Cette petite communauté de résistants de la première heure -- dont le plus jeune rallie l'Angleterre à 14 ans -- permettra le passage d'une aventure personnelle à un mouvement organisé.

"75% des compagnons s'engagent avant décembre 1940, alors que tout inclinait à se coucher. C'est leur +non+ intransigeant qui permet à la France Libre d'exister. Sans eux, la France serait sortie de l'Histoire en 1940", fait valoir le général Baptiste.

Les Français qui franchissent le Rubicon viennent de tous les horizons, de toutes les couches sociales. Parmi eux, des étudiants, des ingénieurs, des paysans, des industriels, des diplomates, des ouvriers, des membres du clergé, des tirailleurs africains, des magistrats, des médecins ou encore des militaires.

"Par suite incomptabilité idées, garde métier mais change de patron", écrit non sans humour le soldat Bernard Harent dans un télégramme à ses parents, avant de rallier la France libre avec 130 hommes de l'infanterie coloniale stationnés au Liban.

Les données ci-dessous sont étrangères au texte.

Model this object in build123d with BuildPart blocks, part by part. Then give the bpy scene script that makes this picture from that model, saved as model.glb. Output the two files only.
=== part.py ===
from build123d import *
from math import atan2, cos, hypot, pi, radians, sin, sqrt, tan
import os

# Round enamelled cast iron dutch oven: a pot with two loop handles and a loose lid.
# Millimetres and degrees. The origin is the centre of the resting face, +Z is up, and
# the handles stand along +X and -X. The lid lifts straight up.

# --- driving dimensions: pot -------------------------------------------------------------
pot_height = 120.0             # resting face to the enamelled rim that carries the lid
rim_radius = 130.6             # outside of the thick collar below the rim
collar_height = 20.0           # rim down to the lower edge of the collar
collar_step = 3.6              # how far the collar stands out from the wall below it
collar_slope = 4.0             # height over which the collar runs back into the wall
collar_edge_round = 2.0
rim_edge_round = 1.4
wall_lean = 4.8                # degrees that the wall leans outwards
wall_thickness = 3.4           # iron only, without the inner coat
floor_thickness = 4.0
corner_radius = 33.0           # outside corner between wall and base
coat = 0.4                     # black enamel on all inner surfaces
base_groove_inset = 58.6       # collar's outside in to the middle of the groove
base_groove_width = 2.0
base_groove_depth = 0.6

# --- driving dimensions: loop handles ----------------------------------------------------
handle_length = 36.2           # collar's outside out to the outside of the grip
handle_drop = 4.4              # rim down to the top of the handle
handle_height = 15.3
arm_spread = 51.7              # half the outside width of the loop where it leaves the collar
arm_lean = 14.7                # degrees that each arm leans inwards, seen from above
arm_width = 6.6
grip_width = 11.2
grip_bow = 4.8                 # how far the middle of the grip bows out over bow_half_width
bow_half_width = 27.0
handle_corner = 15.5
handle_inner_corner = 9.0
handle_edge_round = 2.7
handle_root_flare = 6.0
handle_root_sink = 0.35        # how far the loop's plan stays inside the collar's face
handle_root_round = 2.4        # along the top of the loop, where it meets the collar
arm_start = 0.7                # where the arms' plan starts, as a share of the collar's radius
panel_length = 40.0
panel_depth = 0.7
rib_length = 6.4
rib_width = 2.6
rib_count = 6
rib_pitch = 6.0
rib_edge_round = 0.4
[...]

Parmi ce millier de compagnons, un tiers mourront au combat et 80% des survivants seront blessés pendant le conflit. Cinq reposent au Panthéon -- Felix Eboué, André Malraux, René Cassin, Jean Moulin et Pierre Brossolette. Aujourd'hui, seuls quatre compagnons sont encore en vie.

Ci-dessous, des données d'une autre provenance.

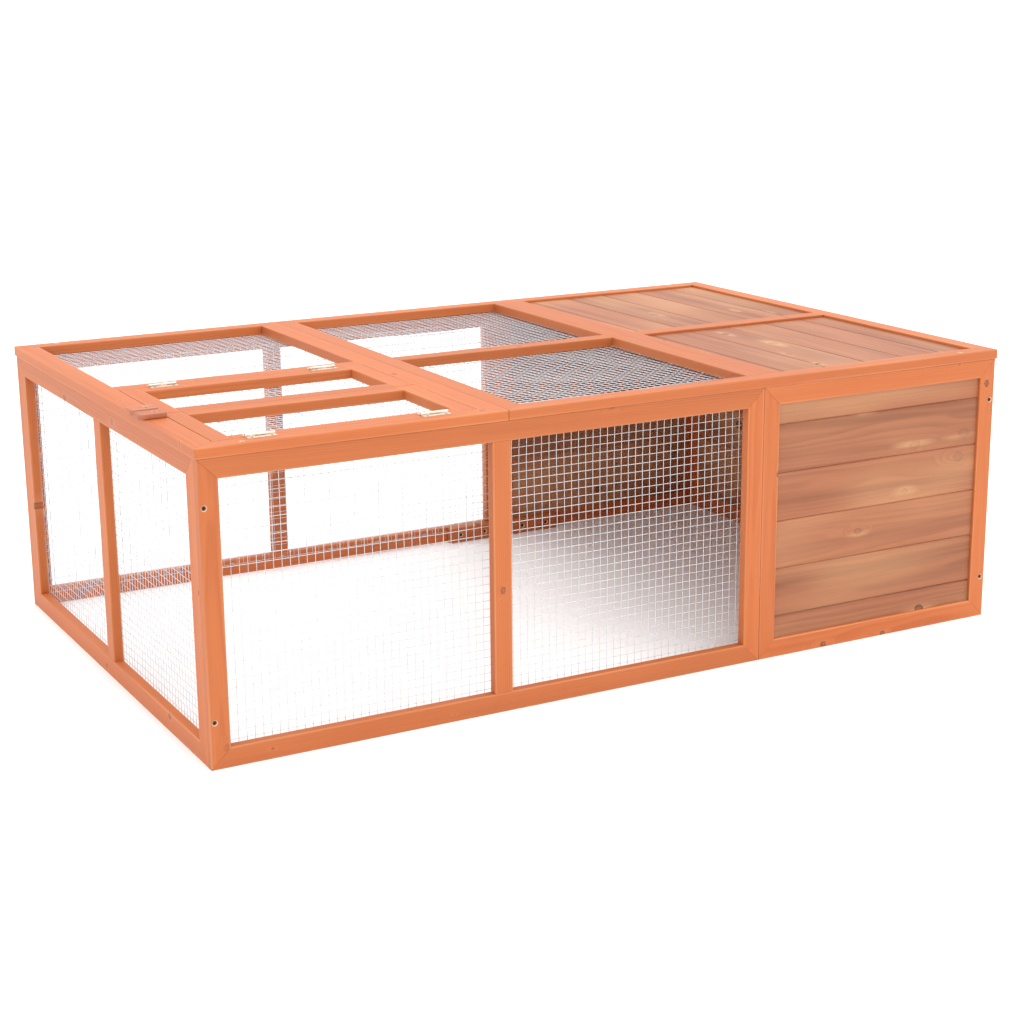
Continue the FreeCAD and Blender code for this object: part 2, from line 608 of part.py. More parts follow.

Gardien depuis deux ans de la mémoire de ces pionniers de la Résistance, le général Baptiste a à coeur de transmettre cet héritage aux jeunes générations, et ambitionne de faire du musée de l'Ordre de la Libération, aux Invalides, une "boussole de citoyenneté".

"Lors de mes rencontres ici avec les jeunes, j'essaie de leur dire que ce +non intransigeant+, ils peuvent l'appliquer à leur époque, en temps de paix, par exemple pour prendre la défense d'un camarade harcelé. Que le courage du type de celui des compagnons, consiste à dire +non, je ne me joindrai pas à la meute des harceleurs sur les réseaux sociaux+, de devenir l'ami du harcelé", explique-t-il.

"Une nation se nourrit de vies exemplaires. Ce pays doit se souvenir, au risque de se dessécher. C'est moralement indispensable".